Sustainability of the project

Sustainability has been one of the most persistent challenges in this work. On a personal level, I have grown in confidence as a team leader, but I have also learned how crucial it is to share responsibilities rather than carrying them alone. The project depends heavily on the contributions of volunteers, mostly undergraduate or postgraduate students who always bring their knowledge, experience and a fresh eye, but who inevitably graduate and move on. Each cycle of turnover raises the same question: how can we sustain momentum once the current group leaves? This is something we are keeping reflecting on.
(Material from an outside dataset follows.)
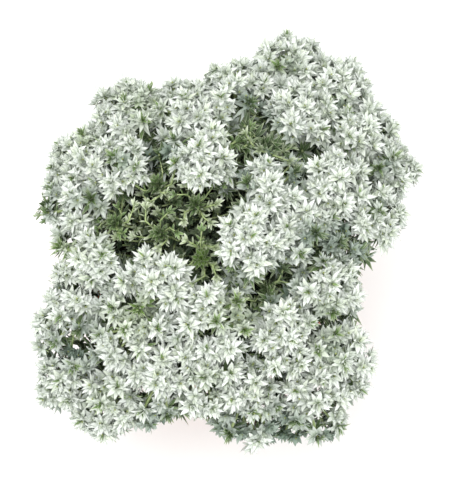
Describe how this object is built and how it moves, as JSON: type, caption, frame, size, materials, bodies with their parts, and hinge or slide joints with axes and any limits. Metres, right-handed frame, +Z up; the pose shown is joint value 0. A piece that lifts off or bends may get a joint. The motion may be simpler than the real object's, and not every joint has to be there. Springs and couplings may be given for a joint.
{
  "type": "potted paronychia kurdica",
  "caption": "Low cushion plant with silvery papery star-shaped flower heads over small green leaves, growing in soil in a plain round clay pot with drainage holes.",
  "frame": {"origin": "centre of the pot's flat underside, on the surface that it stands on", "axes": "+Z up along the pot's axis; +X to the right and +Y away from the viewer as the plant is seen in the picture"},
  "size_m": [0.1531, 0.1724, 0.1456],
  "materials": {
    "clay": "matte",
    "soil": "matte",
    "bract": "matte",
    "leaf": "matte"
  },
  "bodies": {
    "root": {"pot": "clay", "soil": "soil", "spray_01": "bract", "spray_02": "bract", "spray_03": "bract", "spray_04": "bract", "spray_05": "bract", "spray_06": "bract", "spray_07": "bract", "spray_08": "bract", "spray_09": "bract", "spray_10": "bract", "spray_11": "bract", "spray_12": "bract", "spray_13": "bract", "spray_14": "bract", "spray_15": "bract", "spray_16": "bract", "spray_17": "bract", "spray_18": "bract", "spray_19": "bract", "spray_20": "bract", "spray_21": "bract", "spray_22": "bract", "spray_23": "bract", "spray_24": "bract", "spray_25": "bract", "spray_26": "bract", "spray_27": "bract", "spray_28": "bract", "spray_29": "bract", "spray_30": "bract", "spray_31": "bract", "stem_01": "leaf", "stem_02": "leaf", "stem_03": "leaf", "stem_04": "leaf", "stem_05": "leaf", "stem_06": "leaf", "stem_07": "leaf", "stem_08": "leaf", "stem_09": "leaf", "stem_10": "leaf", "stem_11": "leaf", "stem_12": "leaf", "stem_13": "leaf", "stem_14": "leaf", "stem_15": "leaf", "stem_16": "leaf", "leafy_shoot_01": "leaf", "leafy_shoot_02": "leaf", "leafy_shoot_03": "leaf", "leafy_shoot_04": "leaf", "leafy_shoot_05": "leaf", "leafy_shoot_06": "leaf", "leafy_shoot_07": "leaf", "leafy_shoot_08": "leaf"}
  },
  "joints": []
}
For myself, co-leading the project while writing my PhD thesis was demanding, but it has also taught me resilience. Paradoxically, the MUN project provided a form of ‘productive distraction’: balancing these commitments forced me to organise my time more carefully and reminded me that research and practice can inform each other in unexpected ways.

A critical eye?

Through both my PhD research and this practical engagement, I have developed a more critical perspective on MUN. I am increasingly aware of its limitations and the inequalities it can reproduce. Yet this critical eye does not leave me pessimistic but motivates me to make MUN better. I won’t claim to change every MUN in the world, but I can make it better in the schools and communities I work with. And for now, that is more than enough to keep me going.